Je ne sépare point dans mes réflexions les exils d’avec les arrestations et les emprisonnements arbitraires. Car c’est à tort que l’on considère l’exil comme une peine plus douce. Nous sommes trompés par les traditions de l’ancienne monarchie. L’exil de quelques hommes distingués nous fait illusion. Notre mémoire nous retrace M. de Choiseul[1], environné des hommages d’amis généreux, et l’exil nous semble une pompe triomphale. Mais descendons dans des rangs plus obscurs, et transportons-nous à d’autres époques. Nous verrons dans ces rangs obscurs l’exil arrachant le père à ses enfants, l’époux à sa femme, le commerçant à ses entreprises, forçant les parents à interrompre l’éducation de leur famille ou à la confier à des mains mercenaires, séparant les amis de leurs amis, troublant le vieillard dans ses habitudes, l’homme industrieux dans ses spéculations, le talent dans ses travaux. Nous verrons l’exil uni à la pauvreté, le dénûment poursuivant la victime sur une terre inconnue, les premiers besoins à satisfaire, les moindres jouissances impossibles. Nous verrons l’exil uni à la défaveur, entourant ceux qu’il frappe de soupçons et de défiances, les précipitant dans une atmosphère de proscription, les livrant tour à tour à la froideur du premier étranger, à l’insolence du dernier agent.
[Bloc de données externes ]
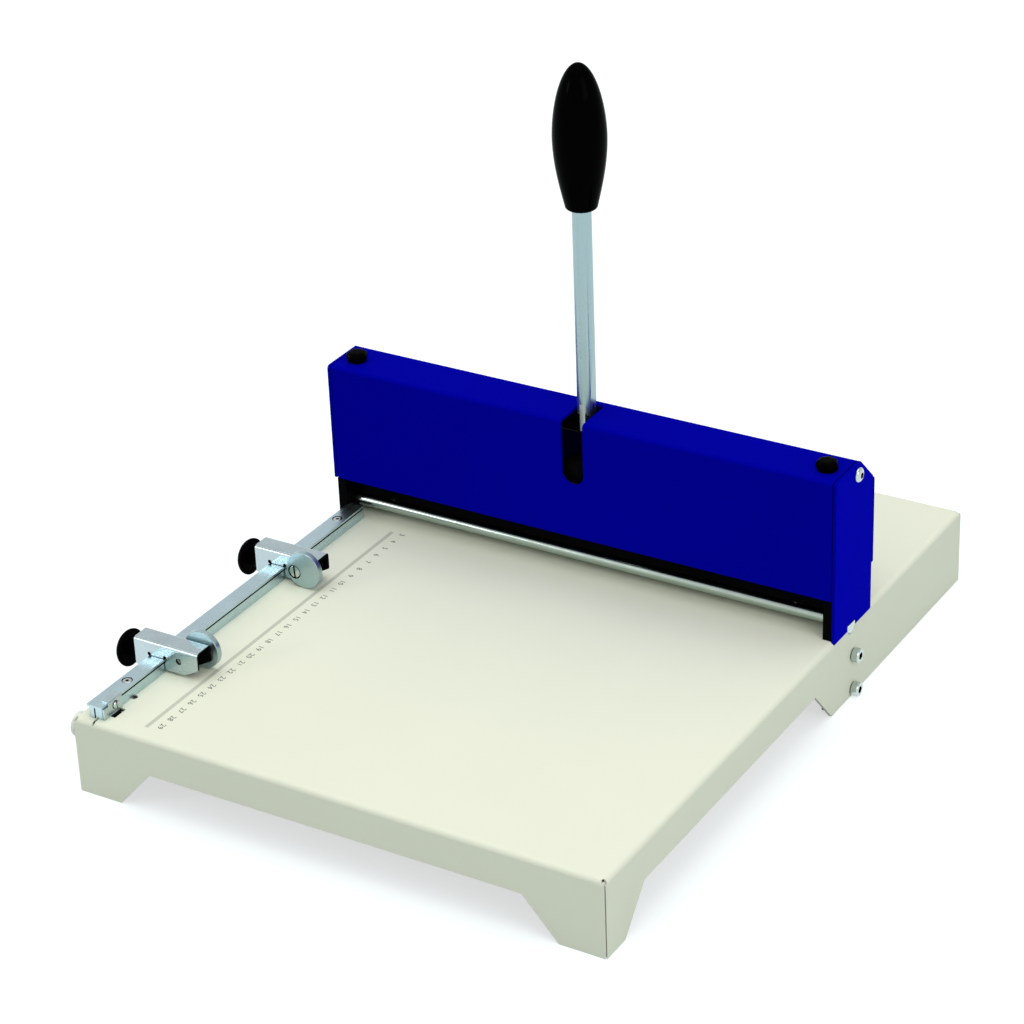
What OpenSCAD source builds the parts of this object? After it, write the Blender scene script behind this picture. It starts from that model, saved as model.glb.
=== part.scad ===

Nous verrons l’exil glaçant toutes les affections dans leur source, la fatigue enlevant à l’exilé l’ami qui le suivait, l’oubli lui disputant les autres amis dont le souvenir représentait à ses yeux sa patrie absente, l’égoïsme adoptant les accusations pour apologies de l’indifférence, et le proscrit

  1. M. de Choiseul, ministre des affaires étrangères et de la guerre, de 1758 à 1770, exilé à Chanteloup en décembre 1770, mort en 1785.